Report how many lines of the records below include the word "this". Give nothing but the number.

## START TASK INPUT

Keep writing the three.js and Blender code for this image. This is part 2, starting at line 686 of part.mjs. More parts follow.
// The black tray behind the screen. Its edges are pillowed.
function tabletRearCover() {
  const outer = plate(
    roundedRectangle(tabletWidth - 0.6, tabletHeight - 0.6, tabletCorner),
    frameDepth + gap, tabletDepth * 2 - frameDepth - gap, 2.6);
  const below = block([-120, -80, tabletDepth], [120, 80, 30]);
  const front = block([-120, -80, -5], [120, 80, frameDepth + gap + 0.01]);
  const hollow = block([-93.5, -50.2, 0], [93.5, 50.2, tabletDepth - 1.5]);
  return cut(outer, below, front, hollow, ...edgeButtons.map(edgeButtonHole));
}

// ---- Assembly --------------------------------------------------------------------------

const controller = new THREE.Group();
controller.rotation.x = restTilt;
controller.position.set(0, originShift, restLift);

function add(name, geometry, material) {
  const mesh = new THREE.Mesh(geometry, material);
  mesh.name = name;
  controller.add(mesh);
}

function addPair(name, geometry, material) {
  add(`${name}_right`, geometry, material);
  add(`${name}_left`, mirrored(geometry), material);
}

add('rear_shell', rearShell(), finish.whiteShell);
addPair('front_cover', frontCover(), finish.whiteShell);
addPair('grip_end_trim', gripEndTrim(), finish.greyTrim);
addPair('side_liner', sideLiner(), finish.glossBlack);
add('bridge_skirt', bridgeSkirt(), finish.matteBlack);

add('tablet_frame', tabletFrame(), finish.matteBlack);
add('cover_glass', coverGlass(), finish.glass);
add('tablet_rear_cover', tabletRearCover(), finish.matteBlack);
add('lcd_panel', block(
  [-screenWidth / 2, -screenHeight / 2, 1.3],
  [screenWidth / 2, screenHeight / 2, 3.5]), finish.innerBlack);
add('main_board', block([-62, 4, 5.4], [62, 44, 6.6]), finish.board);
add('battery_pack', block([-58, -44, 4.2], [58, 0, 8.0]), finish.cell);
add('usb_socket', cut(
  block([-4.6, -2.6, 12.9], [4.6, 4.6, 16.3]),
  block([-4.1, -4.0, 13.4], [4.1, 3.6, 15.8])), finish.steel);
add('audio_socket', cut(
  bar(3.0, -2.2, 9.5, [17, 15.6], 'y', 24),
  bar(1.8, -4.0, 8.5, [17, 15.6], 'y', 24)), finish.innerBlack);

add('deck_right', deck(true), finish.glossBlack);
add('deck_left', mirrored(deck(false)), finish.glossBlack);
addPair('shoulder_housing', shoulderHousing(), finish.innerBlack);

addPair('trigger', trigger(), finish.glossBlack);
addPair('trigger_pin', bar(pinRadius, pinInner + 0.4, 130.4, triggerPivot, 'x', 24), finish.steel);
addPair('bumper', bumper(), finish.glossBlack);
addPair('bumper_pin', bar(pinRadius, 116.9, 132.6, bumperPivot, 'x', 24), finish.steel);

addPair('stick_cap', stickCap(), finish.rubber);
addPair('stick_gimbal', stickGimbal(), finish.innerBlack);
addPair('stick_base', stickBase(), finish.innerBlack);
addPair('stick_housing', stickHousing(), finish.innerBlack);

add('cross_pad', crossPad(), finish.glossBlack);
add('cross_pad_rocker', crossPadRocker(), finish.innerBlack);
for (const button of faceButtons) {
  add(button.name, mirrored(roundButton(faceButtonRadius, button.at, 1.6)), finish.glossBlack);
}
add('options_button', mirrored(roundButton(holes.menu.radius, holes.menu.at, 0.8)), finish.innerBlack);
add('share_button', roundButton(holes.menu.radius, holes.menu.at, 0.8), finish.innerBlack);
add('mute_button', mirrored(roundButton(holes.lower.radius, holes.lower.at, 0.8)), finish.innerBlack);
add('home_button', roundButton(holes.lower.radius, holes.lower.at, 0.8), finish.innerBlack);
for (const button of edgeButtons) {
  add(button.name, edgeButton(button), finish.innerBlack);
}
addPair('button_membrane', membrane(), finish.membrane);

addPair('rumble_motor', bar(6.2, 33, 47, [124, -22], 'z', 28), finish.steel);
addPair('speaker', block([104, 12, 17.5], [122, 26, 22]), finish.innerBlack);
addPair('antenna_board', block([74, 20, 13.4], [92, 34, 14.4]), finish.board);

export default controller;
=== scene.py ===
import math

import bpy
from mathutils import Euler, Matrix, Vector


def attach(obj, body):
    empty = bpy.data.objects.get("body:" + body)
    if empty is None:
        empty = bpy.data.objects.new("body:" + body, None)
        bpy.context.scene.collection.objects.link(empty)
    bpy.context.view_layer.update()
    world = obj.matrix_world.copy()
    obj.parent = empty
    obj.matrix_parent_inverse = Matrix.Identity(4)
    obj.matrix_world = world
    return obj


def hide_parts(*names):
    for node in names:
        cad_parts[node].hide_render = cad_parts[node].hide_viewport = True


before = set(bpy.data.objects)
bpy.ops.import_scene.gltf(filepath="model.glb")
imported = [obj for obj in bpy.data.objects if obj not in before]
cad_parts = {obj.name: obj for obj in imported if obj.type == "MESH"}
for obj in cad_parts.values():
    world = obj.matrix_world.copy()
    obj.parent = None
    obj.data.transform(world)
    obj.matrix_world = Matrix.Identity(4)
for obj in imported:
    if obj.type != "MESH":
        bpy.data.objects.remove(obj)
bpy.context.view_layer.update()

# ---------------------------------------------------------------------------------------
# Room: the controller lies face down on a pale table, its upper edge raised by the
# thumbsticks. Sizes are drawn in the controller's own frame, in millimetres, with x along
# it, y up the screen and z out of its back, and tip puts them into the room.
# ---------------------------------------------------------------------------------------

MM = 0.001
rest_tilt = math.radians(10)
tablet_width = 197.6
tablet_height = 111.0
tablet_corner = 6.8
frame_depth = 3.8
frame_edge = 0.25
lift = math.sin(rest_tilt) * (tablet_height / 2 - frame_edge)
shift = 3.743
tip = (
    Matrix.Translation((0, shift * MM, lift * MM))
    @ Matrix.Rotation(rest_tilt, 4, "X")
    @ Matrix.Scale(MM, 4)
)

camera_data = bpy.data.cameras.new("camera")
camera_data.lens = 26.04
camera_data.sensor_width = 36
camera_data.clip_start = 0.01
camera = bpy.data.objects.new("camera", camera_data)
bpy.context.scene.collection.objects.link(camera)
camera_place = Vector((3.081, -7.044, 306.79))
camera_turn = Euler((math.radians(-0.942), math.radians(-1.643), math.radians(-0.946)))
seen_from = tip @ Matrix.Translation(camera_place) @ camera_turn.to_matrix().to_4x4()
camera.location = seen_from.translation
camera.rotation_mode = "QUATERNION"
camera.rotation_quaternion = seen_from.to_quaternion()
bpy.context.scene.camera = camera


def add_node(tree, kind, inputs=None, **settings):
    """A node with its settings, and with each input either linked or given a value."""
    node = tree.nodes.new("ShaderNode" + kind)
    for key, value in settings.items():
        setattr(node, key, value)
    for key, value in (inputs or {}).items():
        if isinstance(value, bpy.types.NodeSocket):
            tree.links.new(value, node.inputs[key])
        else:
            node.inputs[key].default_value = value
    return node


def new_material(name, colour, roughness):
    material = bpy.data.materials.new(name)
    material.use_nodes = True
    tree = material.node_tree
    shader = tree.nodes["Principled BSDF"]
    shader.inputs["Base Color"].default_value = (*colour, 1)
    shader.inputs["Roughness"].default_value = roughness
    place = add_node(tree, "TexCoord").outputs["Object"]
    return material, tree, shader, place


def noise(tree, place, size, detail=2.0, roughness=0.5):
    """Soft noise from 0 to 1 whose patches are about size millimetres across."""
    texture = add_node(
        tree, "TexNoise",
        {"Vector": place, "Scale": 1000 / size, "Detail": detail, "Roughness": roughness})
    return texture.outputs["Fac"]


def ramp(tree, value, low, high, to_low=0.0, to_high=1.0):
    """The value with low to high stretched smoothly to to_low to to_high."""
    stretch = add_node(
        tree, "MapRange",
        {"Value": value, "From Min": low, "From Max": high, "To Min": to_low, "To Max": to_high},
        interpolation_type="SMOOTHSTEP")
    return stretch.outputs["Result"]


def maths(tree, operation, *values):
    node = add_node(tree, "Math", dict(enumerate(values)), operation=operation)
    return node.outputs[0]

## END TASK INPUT
## START TASK INPUT

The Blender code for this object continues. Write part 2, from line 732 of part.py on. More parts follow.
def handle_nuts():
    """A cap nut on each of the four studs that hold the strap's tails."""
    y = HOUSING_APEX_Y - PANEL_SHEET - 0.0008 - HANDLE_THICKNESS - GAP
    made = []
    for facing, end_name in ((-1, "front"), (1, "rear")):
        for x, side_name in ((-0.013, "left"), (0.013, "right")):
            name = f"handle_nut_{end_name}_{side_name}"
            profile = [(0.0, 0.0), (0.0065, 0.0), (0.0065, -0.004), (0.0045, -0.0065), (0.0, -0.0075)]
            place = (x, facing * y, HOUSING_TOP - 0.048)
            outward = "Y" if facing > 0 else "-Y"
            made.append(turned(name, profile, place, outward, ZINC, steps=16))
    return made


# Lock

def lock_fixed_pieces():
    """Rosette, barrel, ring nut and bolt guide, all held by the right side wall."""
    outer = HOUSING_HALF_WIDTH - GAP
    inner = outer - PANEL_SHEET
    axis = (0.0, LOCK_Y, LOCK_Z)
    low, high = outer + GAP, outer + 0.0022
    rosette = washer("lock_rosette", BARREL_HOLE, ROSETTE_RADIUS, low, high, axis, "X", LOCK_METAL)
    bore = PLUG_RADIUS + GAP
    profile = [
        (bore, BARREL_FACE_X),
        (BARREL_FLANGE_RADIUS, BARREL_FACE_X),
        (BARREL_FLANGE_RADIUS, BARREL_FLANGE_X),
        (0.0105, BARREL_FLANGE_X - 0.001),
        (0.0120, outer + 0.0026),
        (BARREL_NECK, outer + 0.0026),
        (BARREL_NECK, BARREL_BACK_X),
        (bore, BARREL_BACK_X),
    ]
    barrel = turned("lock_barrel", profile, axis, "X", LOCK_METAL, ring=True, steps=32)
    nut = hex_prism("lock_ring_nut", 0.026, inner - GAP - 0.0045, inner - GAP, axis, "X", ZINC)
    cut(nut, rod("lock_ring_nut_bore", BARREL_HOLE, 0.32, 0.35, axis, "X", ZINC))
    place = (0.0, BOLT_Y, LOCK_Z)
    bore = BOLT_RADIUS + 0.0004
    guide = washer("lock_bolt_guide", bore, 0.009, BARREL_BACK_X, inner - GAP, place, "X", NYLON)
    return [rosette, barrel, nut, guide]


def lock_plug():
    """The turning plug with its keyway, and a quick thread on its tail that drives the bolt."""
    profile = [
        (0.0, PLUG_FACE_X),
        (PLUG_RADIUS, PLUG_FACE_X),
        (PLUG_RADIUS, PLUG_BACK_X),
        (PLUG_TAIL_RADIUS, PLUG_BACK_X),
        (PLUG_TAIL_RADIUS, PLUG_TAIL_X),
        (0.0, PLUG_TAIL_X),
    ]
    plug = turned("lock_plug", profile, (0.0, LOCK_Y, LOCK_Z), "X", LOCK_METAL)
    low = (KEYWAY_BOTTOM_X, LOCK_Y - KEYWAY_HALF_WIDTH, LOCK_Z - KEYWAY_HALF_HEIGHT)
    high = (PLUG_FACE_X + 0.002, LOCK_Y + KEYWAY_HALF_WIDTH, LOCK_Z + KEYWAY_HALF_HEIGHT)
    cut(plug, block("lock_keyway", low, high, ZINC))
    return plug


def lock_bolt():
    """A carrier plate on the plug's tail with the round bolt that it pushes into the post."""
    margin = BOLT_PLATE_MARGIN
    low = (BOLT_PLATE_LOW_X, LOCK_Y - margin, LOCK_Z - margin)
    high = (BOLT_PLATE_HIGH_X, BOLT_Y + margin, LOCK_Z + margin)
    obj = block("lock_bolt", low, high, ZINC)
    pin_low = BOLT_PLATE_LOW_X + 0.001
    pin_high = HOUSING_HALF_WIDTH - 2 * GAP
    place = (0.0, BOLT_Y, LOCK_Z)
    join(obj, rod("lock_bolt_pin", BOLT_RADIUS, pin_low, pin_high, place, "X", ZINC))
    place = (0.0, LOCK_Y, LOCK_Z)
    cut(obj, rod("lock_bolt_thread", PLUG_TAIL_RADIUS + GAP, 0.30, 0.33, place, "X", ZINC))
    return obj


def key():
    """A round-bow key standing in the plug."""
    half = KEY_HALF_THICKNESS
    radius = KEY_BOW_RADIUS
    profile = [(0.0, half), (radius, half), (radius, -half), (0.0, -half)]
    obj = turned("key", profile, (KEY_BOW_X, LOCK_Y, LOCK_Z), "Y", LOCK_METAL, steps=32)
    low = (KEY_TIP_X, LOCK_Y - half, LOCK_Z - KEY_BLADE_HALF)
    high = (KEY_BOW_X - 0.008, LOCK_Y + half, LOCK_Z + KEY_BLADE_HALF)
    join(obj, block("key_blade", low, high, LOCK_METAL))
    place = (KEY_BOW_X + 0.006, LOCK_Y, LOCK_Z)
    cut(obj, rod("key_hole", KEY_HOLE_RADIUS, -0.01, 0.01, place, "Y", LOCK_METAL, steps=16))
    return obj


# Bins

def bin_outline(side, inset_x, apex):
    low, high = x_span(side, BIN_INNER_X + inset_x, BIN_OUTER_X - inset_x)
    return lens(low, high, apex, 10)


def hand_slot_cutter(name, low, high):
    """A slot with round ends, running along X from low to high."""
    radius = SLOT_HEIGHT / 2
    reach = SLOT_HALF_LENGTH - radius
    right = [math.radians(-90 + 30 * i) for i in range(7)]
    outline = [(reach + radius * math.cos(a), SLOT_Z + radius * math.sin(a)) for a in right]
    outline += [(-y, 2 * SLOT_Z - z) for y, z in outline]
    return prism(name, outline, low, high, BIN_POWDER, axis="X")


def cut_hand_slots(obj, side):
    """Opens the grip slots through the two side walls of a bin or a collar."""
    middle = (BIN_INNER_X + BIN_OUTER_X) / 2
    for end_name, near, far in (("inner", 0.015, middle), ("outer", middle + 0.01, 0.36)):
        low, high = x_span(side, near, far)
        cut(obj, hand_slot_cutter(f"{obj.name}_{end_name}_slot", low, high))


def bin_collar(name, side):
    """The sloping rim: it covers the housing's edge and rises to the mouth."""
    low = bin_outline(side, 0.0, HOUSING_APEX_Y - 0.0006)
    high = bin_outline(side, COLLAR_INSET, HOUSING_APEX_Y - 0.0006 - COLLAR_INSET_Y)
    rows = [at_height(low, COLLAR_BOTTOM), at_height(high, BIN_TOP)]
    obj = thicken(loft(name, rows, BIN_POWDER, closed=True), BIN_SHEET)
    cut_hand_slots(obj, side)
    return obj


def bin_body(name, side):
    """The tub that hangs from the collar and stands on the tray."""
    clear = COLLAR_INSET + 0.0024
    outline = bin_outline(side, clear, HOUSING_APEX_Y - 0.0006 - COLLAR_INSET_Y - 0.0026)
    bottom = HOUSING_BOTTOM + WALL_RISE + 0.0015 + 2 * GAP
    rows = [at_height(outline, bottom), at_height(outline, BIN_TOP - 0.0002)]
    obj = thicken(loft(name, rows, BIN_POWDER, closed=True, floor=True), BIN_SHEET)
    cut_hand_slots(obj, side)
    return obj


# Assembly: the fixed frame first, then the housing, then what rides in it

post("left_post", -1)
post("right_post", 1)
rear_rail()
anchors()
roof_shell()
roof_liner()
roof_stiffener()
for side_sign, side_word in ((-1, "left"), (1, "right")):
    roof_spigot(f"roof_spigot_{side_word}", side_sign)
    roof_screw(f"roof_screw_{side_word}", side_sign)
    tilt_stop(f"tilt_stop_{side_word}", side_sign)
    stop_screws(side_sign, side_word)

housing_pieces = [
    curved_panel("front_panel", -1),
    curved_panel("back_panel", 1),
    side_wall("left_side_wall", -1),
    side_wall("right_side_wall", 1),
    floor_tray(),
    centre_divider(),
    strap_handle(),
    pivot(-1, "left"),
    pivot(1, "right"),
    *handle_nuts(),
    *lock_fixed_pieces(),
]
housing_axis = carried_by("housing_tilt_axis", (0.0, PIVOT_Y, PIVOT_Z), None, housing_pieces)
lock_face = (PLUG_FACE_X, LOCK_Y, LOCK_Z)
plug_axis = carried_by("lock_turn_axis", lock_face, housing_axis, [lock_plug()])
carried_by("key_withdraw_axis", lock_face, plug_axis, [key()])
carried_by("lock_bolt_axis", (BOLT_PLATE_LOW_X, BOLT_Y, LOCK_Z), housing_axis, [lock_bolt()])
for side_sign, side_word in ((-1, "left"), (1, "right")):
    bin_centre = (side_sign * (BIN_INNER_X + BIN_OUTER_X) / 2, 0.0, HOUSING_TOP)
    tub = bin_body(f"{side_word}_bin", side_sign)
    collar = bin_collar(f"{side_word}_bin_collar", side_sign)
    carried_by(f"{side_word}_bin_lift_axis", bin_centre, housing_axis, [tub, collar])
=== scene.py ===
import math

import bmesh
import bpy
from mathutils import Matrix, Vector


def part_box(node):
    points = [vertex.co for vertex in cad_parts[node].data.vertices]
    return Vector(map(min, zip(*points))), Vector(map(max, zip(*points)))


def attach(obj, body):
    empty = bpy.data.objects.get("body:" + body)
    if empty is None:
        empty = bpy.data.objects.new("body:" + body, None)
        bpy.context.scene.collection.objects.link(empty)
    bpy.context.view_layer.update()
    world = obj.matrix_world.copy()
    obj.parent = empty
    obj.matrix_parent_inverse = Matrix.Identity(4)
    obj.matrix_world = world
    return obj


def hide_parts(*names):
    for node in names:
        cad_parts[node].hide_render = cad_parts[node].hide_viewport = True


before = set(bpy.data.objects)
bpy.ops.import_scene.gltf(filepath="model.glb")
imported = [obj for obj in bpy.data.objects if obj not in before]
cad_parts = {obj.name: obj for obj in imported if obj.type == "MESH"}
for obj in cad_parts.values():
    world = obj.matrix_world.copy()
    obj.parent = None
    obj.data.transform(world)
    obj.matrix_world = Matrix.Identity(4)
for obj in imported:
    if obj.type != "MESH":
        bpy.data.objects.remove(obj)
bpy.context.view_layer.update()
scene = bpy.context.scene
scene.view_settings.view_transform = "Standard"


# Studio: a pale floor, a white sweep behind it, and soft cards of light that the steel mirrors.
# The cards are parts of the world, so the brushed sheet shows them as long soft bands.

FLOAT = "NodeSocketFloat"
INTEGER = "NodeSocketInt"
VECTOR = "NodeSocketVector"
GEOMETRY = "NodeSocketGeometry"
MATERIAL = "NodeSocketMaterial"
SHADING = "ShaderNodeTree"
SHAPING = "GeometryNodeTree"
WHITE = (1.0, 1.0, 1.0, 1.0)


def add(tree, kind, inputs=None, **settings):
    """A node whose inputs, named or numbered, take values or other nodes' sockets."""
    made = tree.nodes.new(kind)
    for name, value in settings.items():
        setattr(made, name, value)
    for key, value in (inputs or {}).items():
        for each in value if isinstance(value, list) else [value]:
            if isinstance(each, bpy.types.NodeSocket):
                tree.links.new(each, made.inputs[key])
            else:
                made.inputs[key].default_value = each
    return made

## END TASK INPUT

SOLUTION BELOW:
2